Project 21: Adaptive Autonomy Engine (Learning From Feedback)

Build a controlled adaptation loop where user feedback updates assistant behavior while preserving safety, stability, and rollback ability.

Quick Reference

Attribute	Value
Difficulty	Level 5: Master
Time Estimate	30-50 hours
Main Programming Language	Python
Alternative Programming Languages	TypeScript, Go
Coolness Level	Level 5: Pure Magic
Business Potential	4. The “Open Core” Infrastructure
Prerequisites	experimentation methods, policy versioning, behavioral telemetry
Key Topics	reward modeling, preference learning, adaptive prompting, behavior scoring

1. Learning Objectives

Capture explicit and implicit user feedback signals.
Convert feedback into reward and behavior scores.
Deploy adaptive prompt/policy variants safely.
Run shadow evaluations before full rollout.
Roll back harmful adaptations quickly.

2. Theoretical Foundation

2.1 Adaptation as a Controlled Feedback System

Adaptive assistants need feedback loops with bounded updates. Without bounds, systems oscillate or overfit. Good adaptation uses versioned policies, evidence thresholds, and rollback criteria.
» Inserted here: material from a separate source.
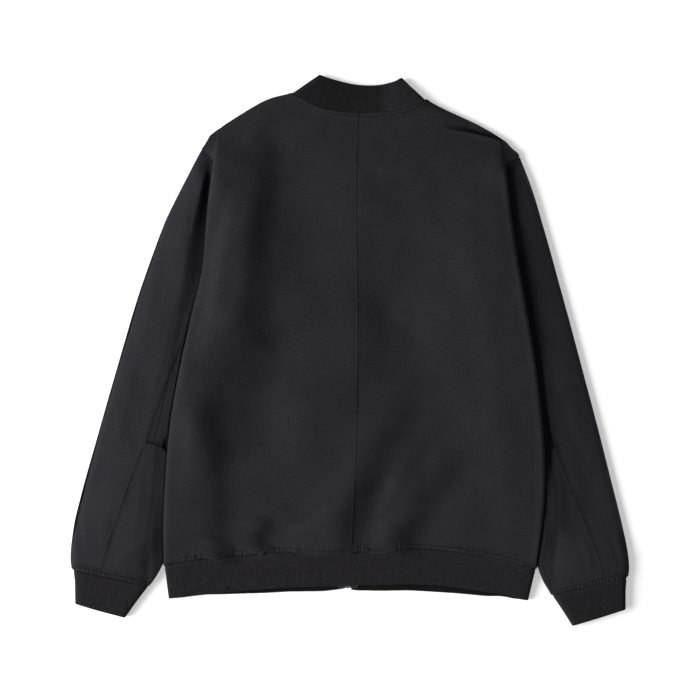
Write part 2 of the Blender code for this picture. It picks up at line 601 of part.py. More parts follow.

2.2 Preference Learning Boundaries

Users can have inconsistent preferences depending on context. Effective personalization must model context and uncertainty instead of blindly optimizing global averages.

3. Project Specification

3.1 What You Will Build

An adaptation service with:

feedback collector
reward model
policy variant manager
A/B evaluator
rollback controller

3.2 Functional Requirements

Ingest explicit ratings and implicit behavior signals.
Compute behavior score per policy version.
Generate candidate adaptation variants.
Evaluate variants in shadow mode.
Promote or rollback based on guardrail metrics.

3.3 Non-Functional Requirements

Safety: hard bounds on policy drift.
Auditability: full adaptation history.
Fairness: no cross-user preference leakage.

3.4 Real World Outcome

$ adaptctl train --window 30d --user u-119
[Signals] explicit=124 implicit=412
[RewardModel] weights updated (brevity +0.14, risk_tolerance -0.11)
[Deploy] policy_v33 shadow=true
[A/B] satisfaction +7.8% error_rate +0.3%
[Decision] promote with tighter risk cap

4. Solution Architecture

4.1 High-Level Design

Feedback Stream -> Feature Builder -> Reward Model -> Policy Variant -> Shadow Eval -> Promote/Rollback

4.2 Key Components

Component	Responsibility	Key Decisions
Feedback collector	gather signals	schema consistency
Reward model	score outcomes	weighted feature set
Variant manager	policy versions	bounded update rules
Rollback controller	safety fallback	automatic triggers

5. Implementation Guide

5.1 The Core Question You’re Answering

“How do I make assistants improve from user feedback without becoming unstable or unsafe?”

5.2 Concepts You Must Understand First

Reward modeling intuition
A/B and shadow deployment patterns
Preference drift handling
Policy versioning and rollback

5.3 Questions to Guide Your Design

Which signals are trustworthy enough to optimize?
How do you avoid overfitting to one noisy period?
Which metrics force rollback automatically?

5.4 Thinking Exercise

Design adaptation behavior for a user who alternates between “short” and “detailed” responses by context.

5.5 The Interview Questions They’ll Ask

What distinguishes personalization from overfitting?
How do you design reward signals for conversational quality?
How do you detect harmful behavior drift?
What should a safe rollout process include?
How do you roll back quickly after degradation?

5.6 Hints in Layers

Hint 1: begin with read-only feedback logging.

Hint 2: add shadow-mode policy updates first.

Hint 3: cap update magnitude per iteration.

Hint 4: define rollback criteria before first promotion.

5.7 Books That Will Help

Topic	Book	Chapter
Iterative AI systems	“AI Engineering”	iteration chapters
Product feedback loops	“The Pragmatic Programmer”	feedback sections
Preference modeling context	InstructGPT paper	reward model sections

5.8 Common Pitfalls and Debugging

Problem 1: behavior oscillation

Why: updates too sensitive to short-term noise.
Fix: smoothing windows and minimum evidence thresholds.
Quick test: noisy simulation remains stable.

Problem 2: adaptation harms reliability

Why: no hard guardrails during promotion.
Fix: enforce safety and regression gates.
Quick test: policy promotion blocked on metric degradation.

5.9 Definition of Done

Feedback ingestion supports explicit + implicit signals
Adaptation is versioned, bounded, and auditable
Shadow evaluation governs promotion
Rollback automation is tested